WHAT NEEDS TO BE DONE: Copy every line of the records below where the word "parts" occurs.

Stored dataset items:
begin

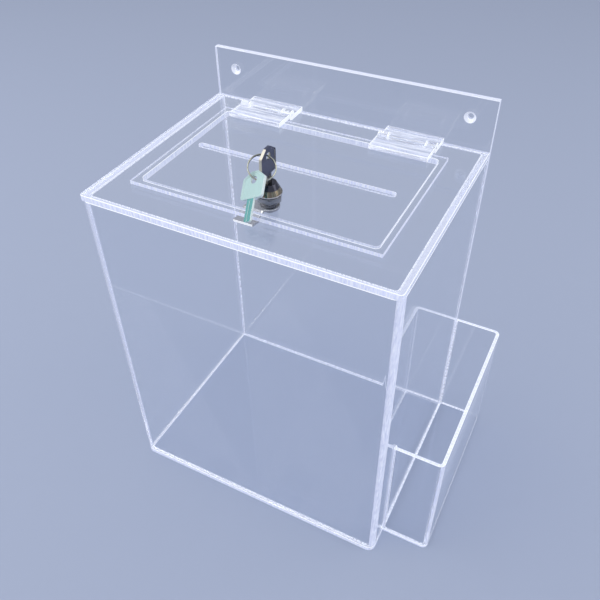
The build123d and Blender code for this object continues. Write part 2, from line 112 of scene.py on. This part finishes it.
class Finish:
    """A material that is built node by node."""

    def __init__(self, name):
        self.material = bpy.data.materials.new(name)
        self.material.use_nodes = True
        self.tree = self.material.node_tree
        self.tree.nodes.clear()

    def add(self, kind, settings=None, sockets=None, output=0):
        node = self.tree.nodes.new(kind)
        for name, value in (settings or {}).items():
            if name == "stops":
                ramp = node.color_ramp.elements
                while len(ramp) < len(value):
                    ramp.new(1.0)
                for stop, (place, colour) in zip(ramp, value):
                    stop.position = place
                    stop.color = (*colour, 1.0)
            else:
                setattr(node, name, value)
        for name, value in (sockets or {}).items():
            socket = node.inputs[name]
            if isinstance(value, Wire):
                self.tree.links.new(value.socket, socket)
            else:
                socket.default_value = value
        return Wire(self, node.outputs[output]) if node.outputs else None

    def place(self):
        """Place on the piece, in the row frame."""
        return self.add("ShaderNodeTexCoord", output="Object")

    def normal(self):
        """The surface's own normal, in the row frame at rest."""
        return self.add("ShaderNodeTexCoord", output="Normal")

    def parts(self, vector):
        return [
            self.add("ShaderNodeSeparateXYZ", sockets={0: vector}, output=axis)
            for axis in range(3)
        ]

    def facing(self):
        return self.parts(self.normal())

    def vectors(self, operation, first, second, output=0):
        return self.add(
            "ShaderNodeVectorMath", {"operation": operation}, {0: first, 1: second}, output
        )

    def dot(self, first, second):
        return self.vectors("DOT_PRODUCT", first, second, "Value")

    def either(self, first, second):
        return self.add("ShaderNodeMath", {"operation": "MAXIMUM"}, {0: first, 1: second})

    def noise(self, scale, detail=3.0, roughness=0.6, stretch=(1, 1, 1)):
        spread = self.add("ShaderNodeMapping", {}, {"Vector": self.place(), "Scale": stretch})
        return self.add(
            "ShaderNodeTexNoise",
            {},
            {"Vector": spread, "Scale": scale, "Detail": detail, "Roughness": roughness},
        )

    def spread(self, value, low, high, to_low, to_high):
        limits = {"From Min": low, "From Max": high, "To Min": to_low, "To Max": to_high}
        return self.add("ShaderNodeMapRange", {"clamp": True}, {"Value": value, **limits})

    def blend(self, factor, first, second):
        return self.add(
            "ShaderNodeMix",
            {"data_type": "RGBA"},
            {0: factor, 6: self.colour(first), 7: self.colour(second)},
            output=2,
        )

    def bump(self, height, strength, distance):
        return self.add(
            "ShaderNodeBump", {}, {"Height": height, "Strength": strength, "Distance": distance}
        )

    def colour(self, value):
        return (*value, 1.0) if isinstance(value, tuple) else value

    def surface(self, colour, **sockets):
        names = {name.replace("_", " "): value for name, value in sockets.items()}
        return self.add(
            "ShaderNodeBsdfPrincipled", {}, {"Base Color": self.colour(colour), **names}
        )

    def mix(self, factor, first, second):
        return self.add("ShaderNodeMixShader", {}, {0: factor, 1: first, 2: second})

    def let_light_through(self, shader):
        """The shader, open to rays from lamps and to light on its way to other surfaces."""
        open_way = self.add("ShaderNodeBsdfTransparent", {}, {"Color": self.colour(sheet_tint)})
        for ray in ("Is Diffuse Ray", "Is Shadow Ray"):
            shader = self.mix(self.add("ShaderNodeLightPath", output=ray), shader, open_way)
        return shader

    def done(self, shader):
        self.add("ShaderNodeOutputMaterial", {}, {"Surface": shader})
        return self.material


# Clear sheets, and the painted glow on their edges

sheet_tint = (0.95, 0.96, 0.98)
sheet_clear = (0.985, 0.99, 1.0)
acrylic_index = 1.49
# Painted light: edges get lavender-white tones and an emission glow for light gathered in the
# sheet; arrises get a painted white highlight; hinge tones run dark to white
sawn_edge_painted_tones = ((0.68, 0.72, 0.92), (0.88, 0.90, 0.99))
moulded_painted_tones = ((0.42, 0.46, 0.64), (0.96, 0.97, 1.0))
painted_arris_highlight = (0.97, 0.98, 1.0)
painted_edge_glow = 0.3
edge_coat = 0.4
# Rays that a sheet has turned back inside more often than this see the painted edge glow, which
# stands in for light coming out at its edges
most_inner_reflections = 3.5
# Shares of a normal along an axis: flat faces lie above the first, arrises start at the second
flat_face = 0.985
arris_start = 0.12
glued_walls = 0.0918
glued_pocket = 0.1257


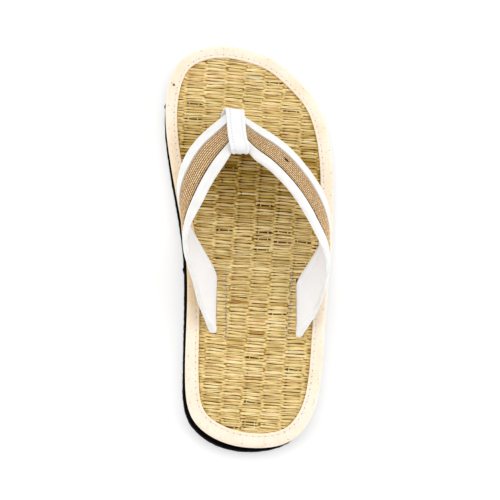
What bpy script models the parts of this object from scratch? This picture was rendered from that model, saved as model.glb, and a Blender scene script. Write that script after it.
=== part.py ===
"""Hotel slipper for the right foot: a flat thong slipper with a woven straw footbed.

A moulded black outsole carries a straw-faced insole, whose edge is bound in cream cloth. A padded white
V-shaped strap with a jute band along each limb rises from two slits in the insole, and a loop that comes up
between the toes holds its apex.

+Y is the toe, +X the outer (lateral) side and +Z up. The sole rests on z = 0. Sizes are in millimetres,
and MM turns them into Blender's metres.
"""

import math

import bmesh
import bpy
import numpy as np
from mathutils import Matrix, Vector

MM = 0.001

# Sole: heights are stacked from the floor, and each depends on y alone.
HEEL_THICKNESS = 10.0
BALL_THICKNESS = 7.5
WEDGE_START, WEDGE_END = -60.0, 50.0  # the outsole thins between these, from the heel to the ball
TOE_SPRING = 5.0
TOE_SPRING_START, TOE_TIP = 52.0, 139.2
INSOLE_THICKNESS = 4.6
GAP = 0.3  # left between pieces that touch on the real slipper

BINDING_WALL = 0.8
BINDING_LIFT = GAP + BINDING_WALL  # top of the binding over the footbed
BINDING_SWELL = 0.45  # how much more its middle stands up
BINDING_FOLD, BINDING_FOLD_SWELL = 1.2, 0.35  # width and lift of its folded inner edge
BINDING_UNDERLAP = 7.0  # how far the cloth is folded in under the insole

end

EXERCISE RESPONSE:
    def parts(self, vector):
        return self.parts(self.normal())
What bpy script models the parts of this object from scratch? This picture was rendered from that model, saved as model.glb, and a Blender scene script. Write that script after it.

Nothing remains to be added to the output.